• **Description of the task**
From the data that follows, print exactly the lines starting at the one containing "the plunger disc" and ending at the one containing "if empty is"; include both of them and nothing more.
-- START OF Entries provided --
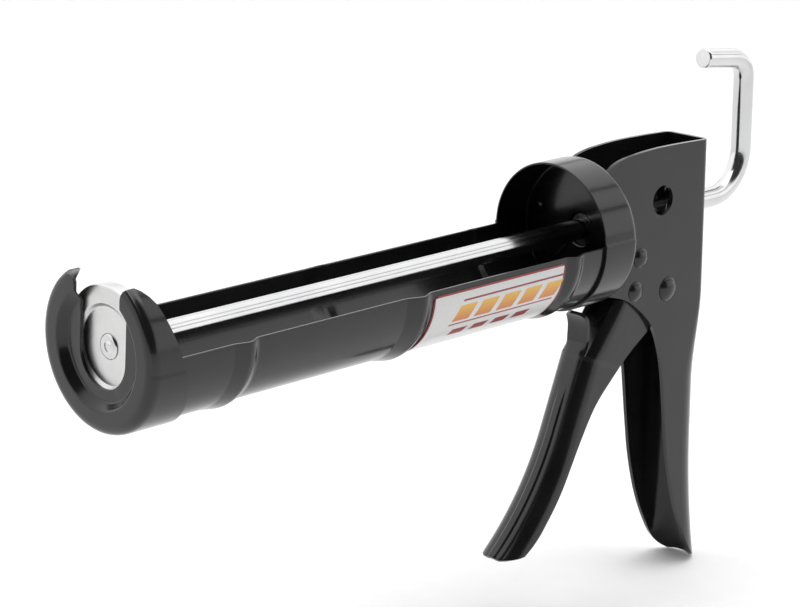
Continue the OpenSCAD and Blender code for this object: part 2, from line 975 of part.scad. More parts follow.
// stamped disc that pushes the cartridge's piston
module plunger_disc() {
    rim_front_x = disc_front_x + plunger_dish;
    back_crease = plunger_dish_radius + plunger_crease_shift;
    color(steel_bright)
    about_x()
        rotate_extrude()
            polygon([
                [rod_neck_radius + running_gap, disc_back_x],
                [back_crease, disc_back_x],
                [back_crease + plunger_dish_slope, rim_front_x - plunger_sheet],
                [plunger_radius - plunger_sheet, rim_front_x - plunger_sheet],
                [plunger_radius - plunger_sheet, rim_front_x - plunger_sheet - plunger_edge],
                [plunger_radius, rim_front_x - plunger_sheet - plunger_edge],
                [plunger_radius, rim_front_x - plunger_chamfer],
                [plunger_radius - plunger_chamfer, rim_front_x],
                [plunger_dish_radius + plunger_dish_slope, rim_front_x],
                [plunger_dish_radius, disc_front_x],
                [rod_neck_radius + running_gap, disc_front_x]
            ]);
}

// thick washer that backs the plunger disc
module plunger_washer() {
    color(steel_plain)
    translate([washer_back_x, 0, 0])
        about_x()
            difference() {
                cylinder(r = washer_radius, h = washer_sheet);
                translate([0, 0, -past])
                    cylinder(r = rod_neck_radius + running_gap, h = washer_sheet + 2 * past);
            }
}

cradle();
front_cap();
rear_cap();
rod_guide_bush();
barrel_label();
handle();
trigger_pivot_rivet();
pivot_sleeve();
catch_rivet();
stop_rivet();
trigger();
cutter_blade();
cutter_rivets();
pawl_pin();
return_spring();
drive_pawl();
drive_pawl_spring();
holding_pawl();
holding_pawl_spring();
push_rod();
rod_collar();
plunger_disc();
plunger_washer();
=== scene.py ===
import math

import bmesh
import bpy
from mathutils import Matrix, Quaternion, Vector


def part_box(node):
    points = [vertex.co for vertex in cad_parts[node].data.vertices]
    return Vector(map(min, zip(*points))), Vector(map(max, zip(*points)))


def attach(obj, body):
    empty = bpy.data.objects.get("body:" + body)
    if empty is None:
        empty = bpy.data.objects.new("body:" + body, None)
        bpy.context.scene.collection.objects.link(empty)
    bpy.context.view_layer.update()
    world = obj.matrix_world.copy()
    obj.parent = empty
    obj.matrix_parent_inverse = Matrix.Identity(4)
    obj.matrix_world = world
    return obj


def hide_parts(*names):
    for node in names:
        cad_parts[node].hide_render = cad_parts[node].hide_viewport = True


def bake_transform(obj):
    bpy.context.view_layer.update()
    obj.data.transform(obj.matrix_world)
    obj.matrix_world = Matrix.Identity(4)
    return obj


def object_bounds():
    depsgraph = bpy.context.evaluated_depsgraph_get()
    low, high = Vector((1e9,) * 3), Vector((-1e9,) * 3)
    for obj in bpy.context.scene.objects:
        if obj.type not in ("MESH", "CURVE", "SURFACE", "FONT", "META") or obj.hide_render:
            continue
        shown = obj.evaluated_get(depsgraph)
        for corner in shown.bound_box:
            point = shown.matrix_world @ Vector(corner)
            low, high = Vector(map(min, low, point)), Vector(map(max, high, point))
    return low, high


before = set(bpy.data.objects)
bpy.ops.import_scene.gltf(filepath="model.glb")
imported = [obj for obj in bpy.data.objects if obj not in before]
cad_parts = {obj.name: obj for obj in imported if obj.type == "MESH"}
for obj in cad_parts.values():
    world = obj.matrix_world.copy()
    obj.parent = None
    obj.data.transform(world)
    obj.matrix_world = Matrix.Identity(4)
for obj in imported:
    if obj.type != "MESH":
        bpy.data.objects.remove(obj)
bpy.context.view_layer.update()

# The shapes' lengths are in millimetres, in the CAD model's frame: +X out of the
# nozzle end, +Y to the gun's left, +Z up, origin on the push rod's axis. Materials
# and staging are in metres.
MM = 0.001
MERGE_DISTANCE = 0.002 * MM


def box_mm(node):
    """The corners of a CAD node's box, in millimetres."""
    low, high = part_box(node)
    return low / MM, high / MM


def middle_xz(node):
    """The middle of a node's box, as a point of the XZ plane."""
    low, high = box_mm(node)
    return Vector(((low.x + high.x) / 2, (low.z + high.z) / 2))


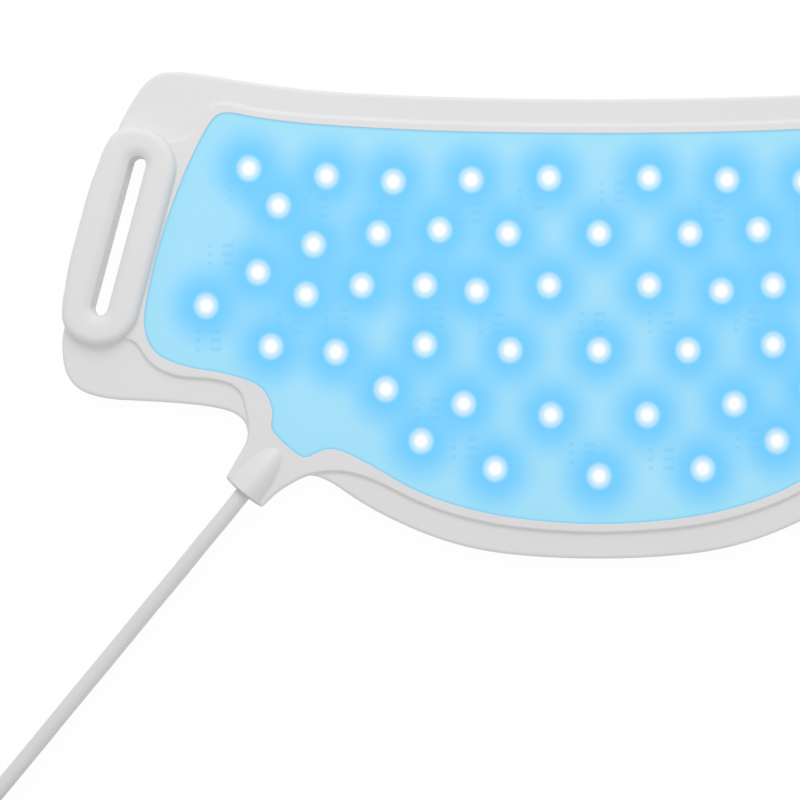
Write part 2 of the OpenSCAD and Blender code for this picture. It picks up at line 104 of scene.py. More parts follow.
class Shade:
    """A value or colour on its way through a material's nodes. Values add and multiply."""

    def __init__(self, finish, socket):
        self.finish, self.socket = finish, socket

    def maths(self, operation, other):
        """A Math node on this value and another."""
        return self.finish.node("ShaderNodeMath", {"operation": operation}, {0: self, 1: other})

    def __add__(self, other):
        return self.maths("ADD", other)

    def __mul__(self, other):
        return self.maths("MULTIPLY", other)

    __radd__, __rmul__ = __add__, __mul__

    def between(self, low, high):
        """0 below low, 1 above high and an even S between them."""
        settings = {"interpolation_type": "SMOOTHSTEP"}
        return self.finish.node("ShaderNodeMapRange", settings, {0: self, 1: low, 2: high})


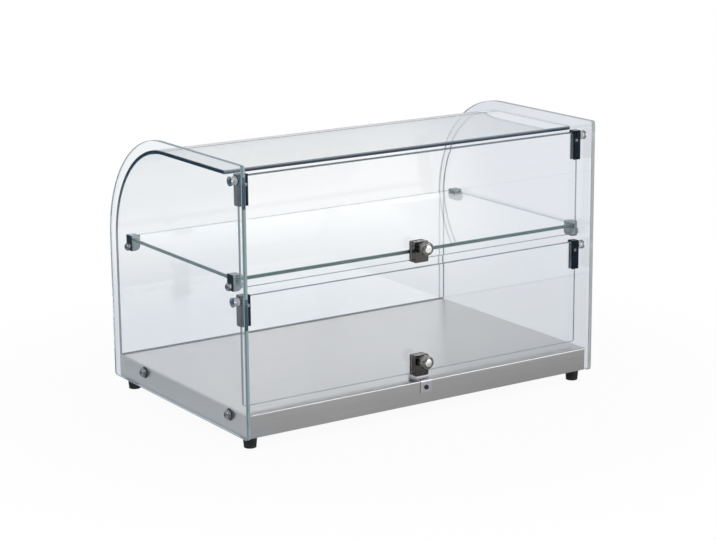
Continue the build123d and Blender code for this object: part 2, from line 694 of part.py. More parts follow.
-- END OF Entries provided --
• **Response to the exercise**
// thick washer that backs the plunger disc
module plunger_washer() {
    color(steel_plain)
    translate([washer_back_x, 0, 0])
        about_x()
            difference() {
                cylinder(r = washer_radius, h = washer_sheet);
                translate([0, 0, -past])
                    cylinder(r = rod_neck_radius + running_gap, h = washer_sheet + 2 * past);
            }
}

cradle();
front_cap();
rear_cap();
rod_guide_bush();
barrel_label();
handle();
trigger_pivot_rivet();
pivot_sleeve();
catch_rivet();
stop_rivet();
trigger();
cutter_blade();
cutter_rivets();
pawl_pin();
return_spring();
drive_pawl();
drive_pawl_spring();
holding_pawl();
holding_pawl_spring();
push_rod();
rod_collar();
plunger_disc();
plunger_washer();
=== scene.py ===
import math

import bmesh
import bpy
from mathutils import Matrix, Quaternion, Vector


def part_box(node):
    points = [vertex.co for vertex in cad_parts[node].data.vertices]
    return Vector(map(min, zip(*points))), Vector(map(max, zip(*points)))


def attach(obj, body):
    empty = bpy.data.objects.get("body:" + body)
    if empty is None:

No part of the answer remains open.